Traditionally, gas-driven string trimmers have been powered by two-stroke engines, which have the advantage of being small, powerful and inexpensive, and the disadvantage of being inconvenient and everything that causes the emission of steam from the ears of eco-weenies, as discussed in the previous paragraph.

Should you have thus far contended with no gasoline-powered engines save the one in your car, a two-stroke engine has a piston that performs all the cycles of an internal combustion engine – intake, compression, combustion and exhaust – in two strokes. This allows every revolution of the engine to be a power stroke. A four-stroke engine – such as the one in a car – uses two revolutions of the engine to do the same thing. Two-stroke engines are more powerful than four-stroke engines of the same weight.

There are several drawbacks to simple two-stroke engines of the sort found at the heavy end of a string trimmer, the most notable one being that they don’t include oil pumps. Rather than having a dedicated lubrication system, as the engine in an automobile does, a two-stroke engine wants to see oil mixed with its fuel. As a result, these engines generate a lot of fairly unpleasant emissions, because while modern gasoline burns reasonably cleanly, motor oil most assuredly does not.

In addition, two-stroke engines are very loud – so much so that ear protection while using a two-stroke string trimmer is genuinely worth the trouble – and they’re fiddly and inconvenient. Mixing oil with their fuel is messy, and for many of them, the oil to gasoline ratio is quite exacting, lest they fail to start, or run like drunken hippopotami due to too much oil in their diets.
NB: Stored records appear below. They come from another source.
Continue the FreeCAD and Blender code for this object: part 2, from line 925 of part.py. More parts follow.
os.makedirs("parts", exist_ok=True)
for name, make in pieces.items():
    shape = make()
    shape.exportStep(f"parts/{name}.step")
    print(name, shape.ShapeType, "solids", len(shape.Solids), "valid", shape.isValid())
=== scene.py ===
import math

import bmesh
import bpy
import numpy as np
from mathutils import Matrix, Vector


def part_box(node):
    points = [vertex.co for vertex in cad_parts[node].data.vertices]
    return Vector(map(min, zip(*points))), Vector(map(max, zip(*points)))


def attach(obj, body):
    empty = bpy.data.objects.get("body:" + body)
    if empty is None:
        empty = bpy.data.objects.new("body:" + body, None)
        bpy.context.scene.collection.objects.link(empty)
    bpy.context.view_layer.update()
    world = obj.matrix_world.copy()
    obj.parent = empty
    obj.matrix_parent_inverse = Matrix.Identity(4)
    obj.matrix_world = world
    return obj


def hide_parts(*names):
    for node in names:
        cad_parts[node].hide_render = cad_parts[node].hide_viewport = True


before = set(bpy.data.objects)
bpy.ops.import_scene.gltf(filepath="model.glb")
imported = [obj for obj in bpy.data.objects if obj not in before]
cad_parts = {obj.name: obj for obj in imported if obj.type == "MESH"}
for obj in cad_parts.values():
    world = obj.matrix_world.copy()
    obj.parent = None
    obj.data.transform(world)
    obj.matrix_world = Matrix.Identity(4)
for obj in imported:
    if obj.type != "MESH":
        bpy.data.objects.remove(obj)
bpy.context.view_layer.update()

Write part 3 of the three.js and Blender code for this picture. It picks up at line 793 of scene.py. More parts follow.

Thus it was that, upon the demise of our fifteen year old Homelite trimmer – survivor of innumerable weedy lots, unkempt stone borders and one running-over by a pickup truck – we went in search of a trimmer with more than two strokes to it. Remarkably, one actually exists, and more remarkably still, it’s neither preposterously expensive, unworkably funky or only suitable for operation after the ingestion of substantial quantities of anabolic steroids.

The Cub Cadet CC4125 four-cycle gas trimmer is everything a traditional gas trimmer isn’t. It runs on straight-from-the-pump unleaded regular gasoline – actually, you’ll probably want to fill it from a jerry can, but you won’t have to add anything else to its fuel. It’s hardly silent, but if a 747 lands on your lawn while you’re cutting it with one of these things, you’ll probably be able to hear the plane touch down. It’s remarkably green, and while your local eco-weenies will probably find something in its operation to complain about, they’ll have to work a lot harder to do so.
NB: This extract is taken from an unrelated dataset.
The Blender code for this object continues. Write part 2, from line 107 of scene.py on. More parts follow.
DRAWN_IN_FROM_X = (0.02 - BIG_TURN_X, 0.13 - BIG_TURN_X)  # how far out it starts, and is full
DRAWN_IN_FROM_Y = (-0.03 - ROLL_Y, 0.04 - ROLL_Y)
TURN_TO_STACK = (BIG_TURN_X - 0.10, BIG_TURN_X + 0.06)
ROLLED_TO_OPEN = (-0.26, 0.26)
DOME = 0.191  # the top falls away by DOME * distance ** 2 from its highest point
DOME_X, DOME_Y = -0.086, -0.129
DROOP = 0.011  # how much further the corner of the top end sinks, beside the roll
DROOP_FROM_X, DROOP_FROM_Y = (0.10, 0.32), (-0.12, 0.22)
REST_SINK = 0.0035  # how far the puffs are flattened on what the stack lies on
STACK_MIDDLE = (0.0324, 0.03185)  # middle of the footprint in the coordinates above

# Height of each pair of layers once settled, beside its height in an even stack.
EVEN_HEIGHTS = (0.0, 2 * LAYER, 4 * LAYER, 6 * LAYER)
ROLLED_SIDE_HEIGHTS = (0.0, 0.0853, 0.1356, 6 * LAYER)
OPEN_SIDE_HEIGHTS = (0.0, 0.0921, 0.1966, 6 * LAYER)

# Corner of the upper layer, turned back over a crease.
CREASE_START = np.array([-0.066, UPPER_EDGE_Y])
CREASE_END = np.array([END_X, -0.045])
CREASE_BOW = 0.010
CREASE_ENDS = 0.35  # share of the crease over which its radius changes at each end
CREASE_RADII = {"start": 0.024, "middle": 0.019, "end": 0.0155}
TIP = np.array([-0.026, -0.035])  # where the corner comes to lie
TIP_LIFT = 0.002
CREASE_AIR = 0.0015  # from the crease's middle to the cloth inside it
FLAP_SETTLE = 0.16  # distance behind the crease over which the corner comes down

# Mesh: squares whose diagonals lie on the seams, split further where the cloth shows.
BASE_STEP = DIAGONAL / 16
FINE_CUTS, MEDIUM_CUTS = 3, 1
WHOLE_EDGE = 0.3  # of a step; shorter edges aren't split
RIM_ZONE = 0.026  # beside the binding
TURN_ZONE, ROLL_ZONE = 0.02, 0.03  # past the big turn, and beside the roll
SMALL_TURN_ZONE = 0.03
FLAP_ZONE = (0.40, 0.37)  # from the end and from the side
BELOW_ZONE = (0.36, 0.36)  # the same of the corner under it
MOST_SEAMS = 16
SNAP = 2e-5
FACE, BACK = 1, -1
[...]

At about 175 dollars, the Cub Cadet CC4125 is more expensive than the extremely low-end two-stroke trimmers that last for most of summer, but it’s comparable with other mid-range gas trimmers. We ordered ours from Amazon.

The Cub Cadet CC4125 was one of the simplest gasoline-powered yard toys I’ve ever assembled and started up. It comes with a coherent manual – albeit with the bad line drawings and small print which are traditional for all such devices – and a largely foolproof setup. If you can tighten two bolts and correctly identify which end of the oil container to stick in its filler spout, you can get one of these things working.
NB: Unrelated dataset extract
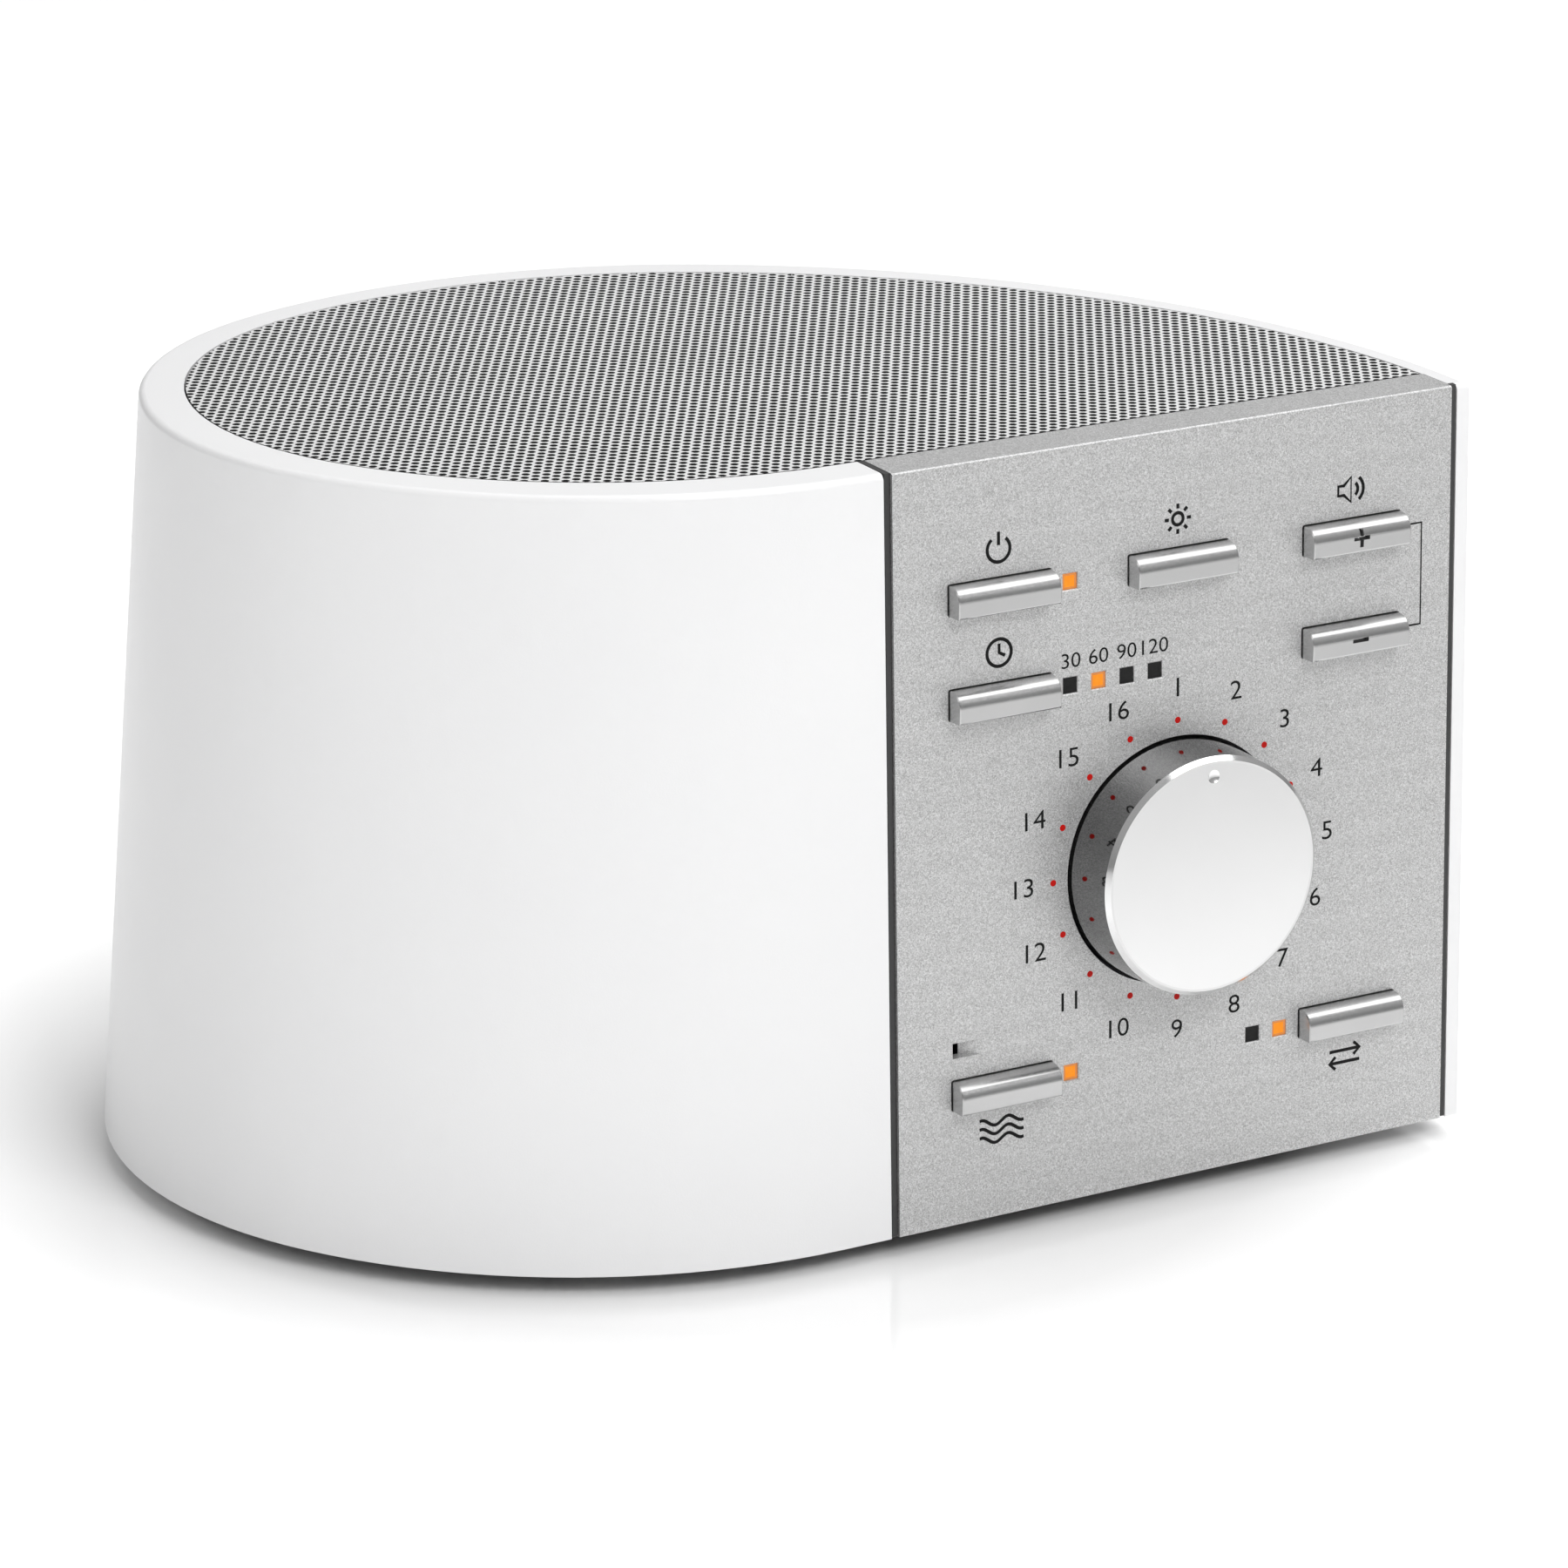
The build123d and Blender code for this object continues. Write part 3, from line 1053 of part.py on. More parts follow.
# ---------------------------------------------------------------- main board
with BuildPart() as main_board:
    with BuildSketch(Plane.XY.offset(MAIN_BOARD_BOTTOM)):
        with Locations((MAIN_BOARD_X, MAIN_BOARD_Y)):
            Rectangle(*MAIN_BOARD)
        with Locations(*POSTS):
            Circle(SCREW_RADIUS + SCREW_GAP, mode=Mode.SUBTRACT)
    extrude(amount=BOARD_THICK)
finish(main_board, "main_board")

with BuildPart() as main_board_screws:
    with BuildSketch(Plane.XY.offset(MAIN_BOARD_TOP)):
        with Locations(*POSTS):
            Circle(SCREW_RADIUS)
    extrude(amount=-BOARD_SCREW_LENGTH + SCREW_GAP)
    with BuildSketch(Plane.XY.offset(MAIN_BOARD_TOP)):
        with Locations(*POSTS):
            Circle(SCREW_HEAD_RADIUS)
    extrude(amount=SCREW_HEAD_THICK)
finish(main_board_screws, "main_board_screws")

with BuildPart() as board_chips:
    with BuildSketch(Plane.XY.offset(MAIN_BOARD_TOP)):
        with Locations(*CHIPS):
            Rectangle(CHIP_SIZE[0], CHIP_SIZE[1])
    extrude(amount=CHIP_SIZE[2])
finish(board_chips, "board_chips")

with BuildPart() as board_capacitors:
    with BuildSketch(Plane.XY.offset(MAIN_BOARD_TOP)):
        with Locations(*CAPACITORS):
            Circle(CAPACITOR_RADIUS)
    extrude(amount=CAPACITOR_HEIGHT)
finish(board_capacitors, "board_capacitors")

RIBBON_Z = BOTTOM_Z + RIBBON_V * cos(radians(PANEL_LEAN))
RIBBON_END_Y = MAIN_BOARD_Y - MAIN_BOARD[1] / 2 + RIBBON_LANDING
SOCKET_FACE_Y = leaning_y(RIBBON_Z, BOARD_BACK + SOCKET_HEIGHT)
with BuildPart() as board_sockets:
    with BuildSketch(panel_plane(BOARD_BACK)):
        with Locations((RIBBON_X - DIAL_X, RIBBON_V)):
            Rectangle(*RIBBON_SOCKET)
    extrude(amount=-SOCKET_HEIGHT)
    with BuildSketch(Plane.XY.offset(MAIN_BOARD_TOP)):
        with Locations((RIBBON_X, RIBBON_END_Y)):
            Rectangle(*RIBBON_SOCKET)
        with Locations((SPEAKER_X, LEAD_SOCKET_Y)):
            Rectangle(*LEAD_SOCKET)
    extrude(amount=SOCKET_HEIGHT)
finish(board_sockets, "board_sockets")

SOCKET_TOP = MAIN_BOARD_TOP + SOCKET_HEIGHT
with BuildPart() as panel_ribbon_cable:
    with BuildSketch(Plane.YZ.offset(RIBBON_X)):
        with BuildLine():
            FilletPolyline(
                (SOCKET_FACE_Y + FIT_GAP, RIBBON_Z),
                (RIBBON_END_Y, RIBBON_Z),
                (RIBBON_END_Y, SOCKET_TOP),
                radius=RIBBON_BEND,
            )
        trace(line_width=RIBBON_THICK)
    extrude(amount=RIBBON_WIDTH / 2, both=True)
finish(panel_ribbon_cable, "panel_ribbon_cable")

with BuildPart() as speaker_leads:
    for side in (-1, 1):
        lead_x = SPEAKER_X + side * LEAD_PITCH / 2
        with BuildLine(Plane.YZ.offset(lead_x)) as lead_path:
            Polyline(
                (LEAD_Y, TERMINAL_BOTTOM),
                (LEAD_Y, TERMINAL_BOTTOM - LEAD_STRAIGHT),
                (LEAD_Y + LEAD_BOW, (TERMINAL_BOTTOM + SOCKET_TOP) / 2),
                (LEAD_SOCKET_Y, SOCKET_TOP + LEAD_STRAIGHT),
                (LEAD_SOCKET_Y, SOCKET_TOP),
            )
        with BuildSketch(Plane.XY.offset(TERMINAL_BOTTOM)):
            with Locations((lead_x, LEAD_Y)):
                Circle(LEAD_RADIUS)
        sweep(path=lead_path.line, transition=Transition.RIGHT)
finish(speaker_leads, "speaker_leads")
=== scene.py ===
"""Looks of a white noise sound machine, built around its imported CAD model.

Everything is in metres, in the frame of the CAD model: the control panel faces -Y, +Z is up. Only what
lies on the panel is measured in millimetres, to the right and upwards on its face, and MM converts it.
"""

import json
import logging
import math
from collections.abc import Callable, Sequence
from dataclasses import dataclass, field
from enum import Enum

import bpy
import numpy as np
from mathutils import Matrix, Vector

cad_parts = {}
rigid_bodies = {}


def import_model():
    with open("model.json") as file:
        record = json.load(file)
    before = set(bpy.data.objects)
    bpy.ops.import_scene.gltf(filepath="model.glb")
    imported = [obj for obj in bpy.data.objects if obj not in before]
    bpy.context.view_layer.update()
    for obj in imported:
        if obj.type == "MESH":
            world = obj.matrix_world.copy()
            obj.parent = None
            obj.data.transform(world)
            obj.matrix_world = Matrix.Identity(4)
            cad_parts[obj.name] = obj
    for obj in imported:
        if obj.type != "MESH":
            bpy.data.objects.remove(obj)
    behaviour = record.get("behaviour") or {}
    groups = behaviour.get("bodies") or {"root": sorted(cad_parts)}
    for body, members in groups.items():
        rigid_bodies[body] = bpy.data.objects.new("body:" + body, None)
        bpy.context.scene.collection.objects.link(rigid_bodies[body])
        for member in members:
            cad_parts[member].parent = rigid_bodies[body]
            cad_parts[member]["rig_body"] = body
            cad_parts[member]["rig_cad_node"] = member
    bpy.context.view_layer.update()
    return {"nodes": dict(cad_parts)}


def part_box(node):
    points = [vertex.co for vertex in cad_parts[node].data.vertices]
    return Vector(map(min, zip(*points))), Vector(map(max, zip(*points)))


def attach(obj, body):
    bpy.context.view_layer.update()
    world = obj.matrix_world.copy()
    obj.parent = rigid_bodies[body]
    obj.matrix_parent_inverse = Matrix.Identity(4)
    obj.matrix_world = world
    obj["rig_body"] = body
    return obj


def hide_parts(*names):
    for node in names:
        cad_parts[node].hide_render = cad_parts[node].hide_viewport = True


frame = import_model()

MM = 0.001
# Points of a CAD mesh that are nearer than this, in metres, are one.
SAME_POINT = 2e-6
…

MTD, the manufacture of the Cub Cadet CC4125, notes that it has printed the manual with somewhat eye-straining small print to use less paper and save trees.

Despite the inherently heavier nature of four-stroke engines – they have more stuff going around inside – the Cub Cadet CC4125 is remarkably light. It’s also really well-balanced, making what weight it has easy to deal with. It has two controls – a throttle and an “off” switch.

Our CC4125 started after several pulls of its rope, and after about a minute to warm up, was utterly ruthless. It ripped through grass, weeds, unwanted geraniums – they were certainly unwanted after that – and tomato plants, which are only slightly softer than carbon fiber when it comes time to cut them back in the fall.

One of the apparent drawbacks of the Cub Cadet CC4125 is that it lacks an automatic string feeder. Trimmers thus equipped maintain a spool of trim line in their working ends, which can be coerced into revealing itself by banging the spool on the ground when the trimmer is running. A brilliant innovation if it worked, these things would save having to stop the trimmer to change its line.

The catch with automatic line feeders is that they rarely work correctly, and on those occasions wherein they prove recalcitrant, they require disassembly, profanity and in most cases a new spool of line to get them spinning once more. The manual line clamp of the Cub Cadet CC4125 is simple, and anyone with reasonable eye-hand coordination will find it easy to change the trimmer’s line in under a minute.

You’re less likely to prevent global warming by buying a four-cycle string trimmer than you are by changing all the light bulbs in your house – actually, unless you’re disposed to believing bed-time stories by climatologists with mail-order degrees, your choice of string trimmers won’t make much of a difference to anything green. This having been said, the Cub Cadet CC4125 is really well made, much easier to operate than a conventional two-stroke trimmer, unlikely to beset you with permanent hearing loss and made of attractive yellow plastic.

Grass is going to happen – I can think of no better device to happen to grass.